* **Given task**: Write out the listing below again, precisely as it is given.

* **Recorded data**:
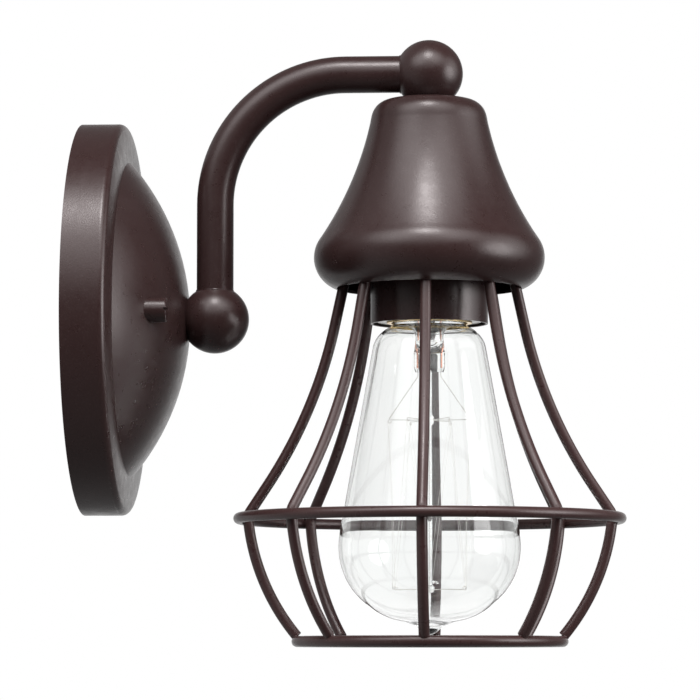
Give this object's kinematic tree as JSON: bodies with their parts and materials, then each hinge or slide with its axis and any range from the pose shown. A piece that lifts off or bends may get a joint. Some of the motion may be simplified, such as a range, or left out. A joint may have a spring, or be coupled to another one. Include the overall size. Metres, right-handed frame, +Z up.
{
  "type": "wall sconce",
  "caption": "Wall light with a round domed canopy, a bent pipe arm between balls, a bell cap, a round wire cage and a clear filament bulb that unscrews.",
  "frame": {"origin": "centre of the mounting plate's back face, in the plane of the wall", "axes": "+X points out of the wall into the room, +Z points up, +Y points to the left of someone who faces the room with their back to the wall"},
  "size_m": [0.1903, 0.138, 0.2137],
  "materials": {
    "oil_rubbed_bronze": "satin dark bronze powder coat",
    "zinc_plated_steel": "bright zinc plate",
    "brass": "plain rolled brass",
    "copper_wire": "copper-clad wire",
    "white_porcelain": "glazed white porcelain",
    "black_insulation": "smooth wire insulation",
    "white_insulation": "smooth wire insulation",
    "green_insulation": "smooth wire insulation",
    "green_screw": "green chromate",
    "clear_glass": "clear blown glass",
    "black_glass": "opaque black glass",
    "solder": "solder",
    "tungsten": "bare drawn wire"
  },
  "bodies": {
    "fixture": {"canopy": "oil_rubbed_bronze", "mounting_plate": "zinc_plated_steel", "canopy_studs": "zinc_plated_steel", "stud_lock_nuts": "zinc_plated_steel", "barrel_nuts": "oil_rubbed_bronze", "ground_screw": "green_screw", "lower_nipple": "zinc_plated_steel", "lower_washer": "zinc_plated_steel", "lower_nut": "zinc_plated_steel", "lower_ball": "oil_rubbed_bronze", "arm_tube": "oil_rubbed_bronze", "upper_ball": "oil_rubbed_bronze", "upper_nipple": "zinc_plated_steel", "cap": "oil_rubbed_bronze", "spacer_tube": "zinc_plated_steel", "cage_plate": "oil_rubbed_bronze", "cage_rib_1": "oil_rubbed_bronze", "cage_rib_2": "oil_rubbed_bronze", "cage_rib_3": "oil_rubbed_bronze", "cage_rib_4": "oil_rubbed_bronze", "cage_rib_5": "oil_rubbed_bronze", "cage_rib_6": "oil_rubbed_bronze", "cage_rib_7": "oil_rubbed_bronze", "cage_rib_8": "oil_rubbed_bronze", "cage_middle_ring": "oil_rubbed_bronze", "cage_bottom_ring": "oil_rubbed_bronze", "socket_cover": "oil_rubbed_bronze", "holder_washer": "zinc_plated_steel", "holder_nut": "zinc_plated_steel", "holder_bracket": "zinc_plated_steel", "bracket_screws": "zinc_plated_steel", "holder_body": "white_porcelain", "screw_shell": "brass", "centre_contact": "brass", "terminal_screws": "brass", "lead_black": "black_insulation", "lead_white": "white_insulation", "ground_wire": "green_insulation"},
    "bulb_lift": {"bulb_contact": "solder"},
    "bulb": {"bulb_glass": "clear_glass", "bulb_base": "brass", "bulb_insulator": "black_glass", "bulb_stem": "clear_glass", "bulb_leads": "copper_wire", "filament_hooks": "tungsten", "filament": "tungsten"}
  },
  "joints": [
    {"name": "bulb_travel", "type": "slide", "parent": "fixture", "child": "bulb_lift", "axis": [0, 0, -1], "range_m": [0, 0.0146]},
    {"name": "bulb_turn", "type": "hinge", "parent": "bulb_lift", "child": "bulb", "pos_m": [0.1216, 0, 0], "axis": [0, 0, -1], "range_deg": [0, 1440]}
  ],
  "couplings": [
    {"joint": "bulb_travel", "follows": "bulb_turn", "m_per_rad": 0.00057751}
  ]
}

* **Output of the exercise**:
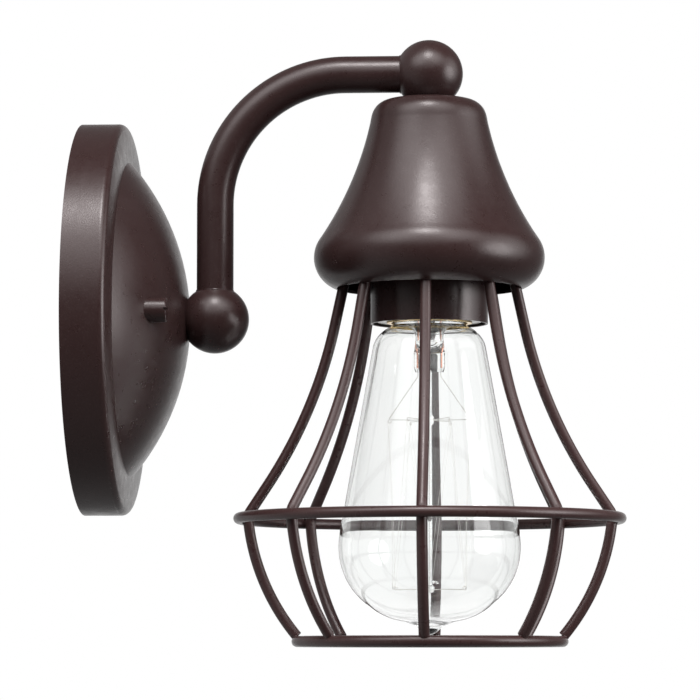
Give this object's kinematic tree as JSON: bodies with their parts and materials, then each hinge or slide with its axis and any range from the pose shown. A piece that lifts off or bends may get a joint. Some of the motion may be simplified, such as a range, or left out. A joint may have a spring, or be coupled to another one. Include the overall size. Metres, right-handed frame, +Z up.
{
  "type": "wall sconce",
  "caption": "Wall light with a round domed canopy, a bent pipe arm between balls, a bell cap, a round wire cage and a clear filament bulb that unscrews.",
  "frame": {"origin": "centre of the mounting plate's back face, in the plane of the wall", "axes": "+X points out of the wall into the room, +Z points up, +Y points to the left of someone who faces the room with their back to the wall"},
  "size_m": [0.1903, 0.138, 0.2137],
  "materials": {
    "oil_rubbed_bronze": "satin dark bronze powder coat",
    "zinc_plated_steel": "bright zinc plate",
    "brass": "plain rolled brass",
    "copper_wire": "copper-clad wire",
    "white_porcelain": "glazed white porcelain",
    "black_insulation": "smooth wire insulation",
    "white_insulation": "smooth wire insulation",
    "green_insulation": "smooth wire insulation",
    "green_screw": "green chromate",
    "clear_glass": "clear blown glass",
    "black_glass": "opaque black glass",
    "solder": "solder",
    "tungsten": "bare drawn wire"
  },
  "bodies": {
    "fixture": {"canopy": "oil_rubbed_bronze", "mounting_plate": "zinc_plated_steel", "canopy_studs": "zinc_plated_steel", "stud_lock_nuts": "zinc_plated_steel", "barrel_nuts": "oil_rubbed_bronze", "ground_screw": "green_screw", "lower_nipple": "zinc_plated_steel", "lower_washer": "zinc_plated_steel", "lower_nut": "zinc_plated_steel", "lower_ball": "oil_rubbed_bronze", "arm_tube": "oil_rubbed_bronze", "upper_ball": "oil_rubbed_bronze", "upper_nipple": "zinc_plated_steel", "cap": "oil_rubbed_bronze", "spacer_tube": "zinc_plated_steel", "cage_plate": "oil_rubbed_bronze", "cage_rib_1": "oil_rubbed_bronze", "cage_rib_2": "oil_rubbed_bronze", "cage_rib_3": "oil_rubbed_bronze", "cage_rib_4": "oil_rubbed_bronze", "cage_rib_5": "oil_rubbed_bronze", "cage_rib_6": "oil_rubbed_bronze", "cage_rib_7": "oil_rubbed_bronze", "cage_rib_8": "oil_rubbed_bronze", "cage_middle_ring": "oil_rubbed_bronze", "cage_bottom_ring": "oil_rubbed_bronze", "socket_cover": "oil_rubbed_bronze", "holder_washer": "zinc_plated_steel", "holder_nut": "zinc_plated_steel", "holder_bracket": "zinc_plated_steel", "bracket_screws": "zinc_plated_steel", "holder_body": "white_porcelain", "screw_shell": "brass", "centre_contact": "brass", "terminal_screws": "brass", "lead_black": "black_insulation", "lead_white": "white_insulation", "ground_wire": "green_insulation"},
    "bulb_lift": {"bulb_contact": "solder"},
    "bulb": {"bulb_glass": "clear_glass", "bulb_base": "brass", "bulb_insulator": "black_glass", "bulb_stem": "clear_glass", "bulb_leads": "copper_wire", "filament_hooks": "tungsten", "filament": "tungsten"}
  },
  "joints": [
    {"name": "bulb_travel", "type": "slide", "parent": "fixture", "child": "bulb_lift", "axis": [0, 0, -1], "range_m": [0, 0.0146]},
    {"name": "bulb_turn", "type": "hinge", "parent": "bulb_lift", "child": "bulb", "pos_m": [0.1216, 0, 0], "axis": [0, 0, -1], "range_deg": [0, 1440]}
  ],
  "couplings": [
    {"joint": "bulb_travel", "follows": "bulb_turn", "m_per_rad": 0.00057751}
  ]
}